The market’s organization keeps the fruit, vegetables, herbs and flowers outside in an L-shaped, heated enclosure. Everything else–meat, spices, bread and baked goods, cheese, fish, etc. is inside the main building, which also has a Mediterranean grocery (every variety of olive known to man, some African staples, some European dry goods that are hard to find, certain cheeses). The wonders of the Market’s over 100 vendors are many, with many ethnic offerings of specific cheeses, smoked meats, and a plethora of ethnic breads and sweets. I’m going to mention a few oddities that are hard to find elsewhere or are too delicious not to note: on the inside–bison and goat meat, fabulous pita and hot pepper hummus, red candy apples (the only ones I’ve seen in Cleveland itself), buffalo flavored turkey lunchmeat, fabulous sculptural breads, gorgeous baked goods I don’t eat but they belong in a Food Museum, Amish-raised chicken, crepes, the best fresh pasta with a great variety of flavors, from lemon pepper to jalapeno; outside–the only dried peaches (and every other dried fruit) I’ve seen in three states lately, good prices on the less common–star fruit, champagne grapes, inexpensive fresh herbs, habaneros for peanuts, a zillion lettuce types.

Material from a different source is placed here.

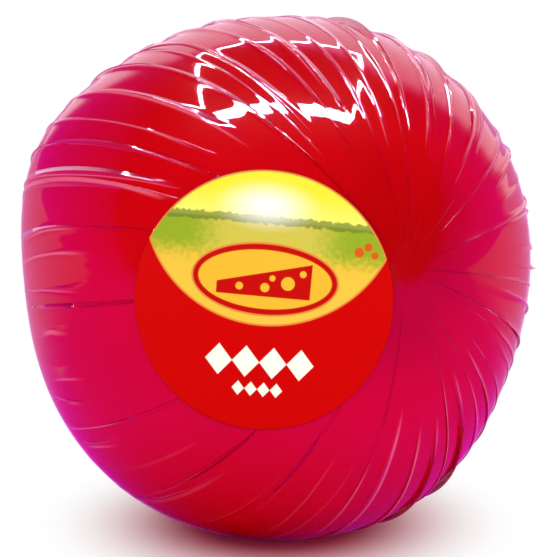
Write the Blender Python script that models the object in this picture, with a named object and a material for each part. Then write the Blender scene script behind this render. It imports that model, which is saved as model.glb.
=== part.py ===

$2 strawberries, waiting for my Rice Chex

If you come late in the day, you can make out like a bandit at the bakeries and fruit and veg, in particular. Today I got the last four “cut up fruit in a container” containers–the regular price is 3/$5 or $2 each, and the standards are pineapple, honeydew, watermelon, canteloupe. I saw a comparable cut up pineapple one day at Heinen’s–same size, one container for $5. And they’re fresh. This afternoon, they pushed 4 containers on me for $2. Once I got a whole flat of strawberries in season for $5. Today I got one for $2, almost a dollar less than their current grocery store price. The best? My veg man (south side, not too far in from the W. 25th entrance). He knows I eat a lot of Roma tomatoes, and gave me a late in the day price–$5 for an unbelievable 8 lbs.

Mind, you have to watch your fruit and veg–there may be an occasional bad one or they may not keep as long. But if you return to the same vendors and banter, you’ll reap the benefits. And almost everyone will urge you to try a new fruit, or test how the flavor is at any given point. The cacophony of languages (vendors and buyers), the variations in the customers (dress, class, origins), the casual conversations and recommendations of other shoppers–unforgettable.

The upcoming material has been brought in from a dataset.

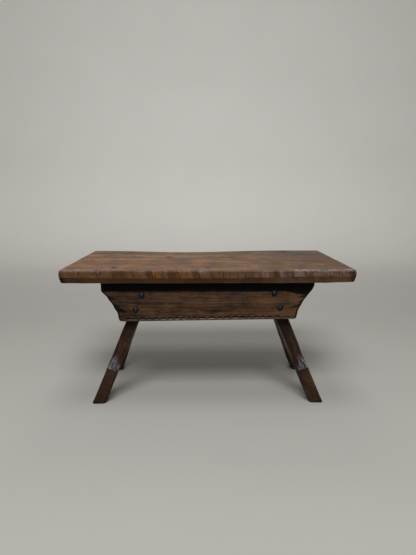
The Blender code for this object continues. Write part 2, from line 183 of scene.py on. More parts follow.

West Side Market Cafe! A treat--and a useful restroom

Feeling peckish at the Market? There are many inside stands that have ready to eat goods, from the crepe place to the pizza bagels, but if you want to relax and really enjoy, go to the Cafe. You can enter from within the Market, on its south side, or come in through the Lorain Ave. entrance. It’s nothing fancy, but the food is delicious, the service friendly, and it’s a bargain for the quality. There’s a bar if you’re thirsty. My visitors are very attached to the Cafe’s generous portions of walleye and pulled pork sandwiches. They’re open on non-Market days through the Lorain entrance, but in the evenings it’s just wings, french fries and drinks. The food is afternoon fare, at least for now.

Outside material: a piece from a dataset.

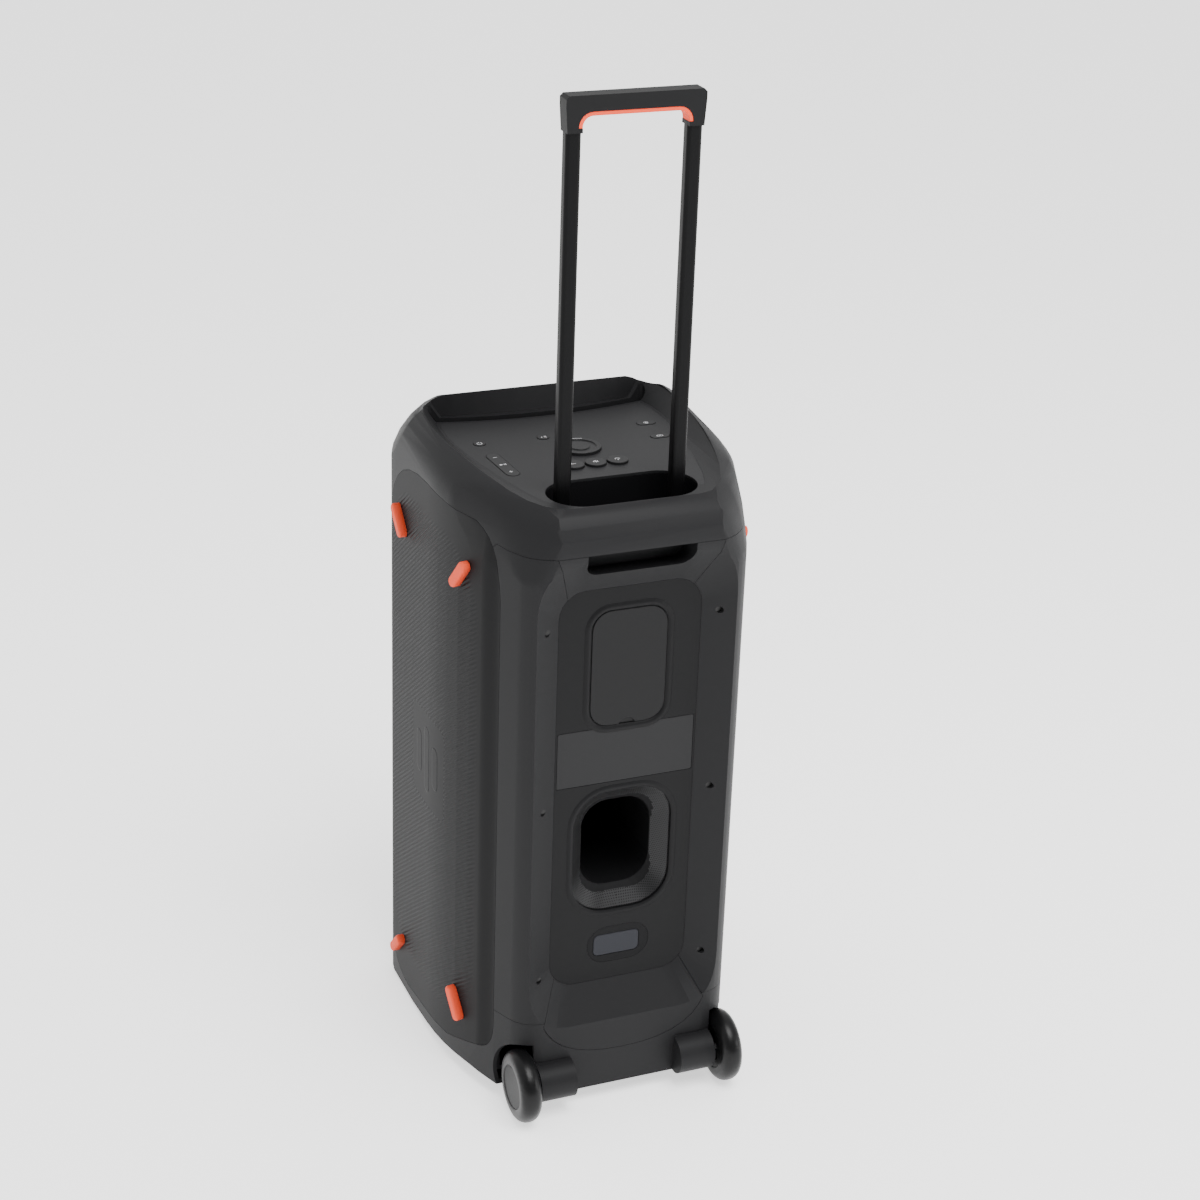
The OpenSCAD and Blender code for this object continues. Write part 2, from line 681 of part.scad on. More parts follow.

The whole Ohio City neighborhood is getting involved in the fresh food movement, and more and more events will be turning up once January starts the anniversary year. If you haven’t been for a while, remember you can eat like a bon vivant and still be thrifty. If you’ve never been, wait no longer! Your friends will need an experienced guide once they keep reading about it in the paper.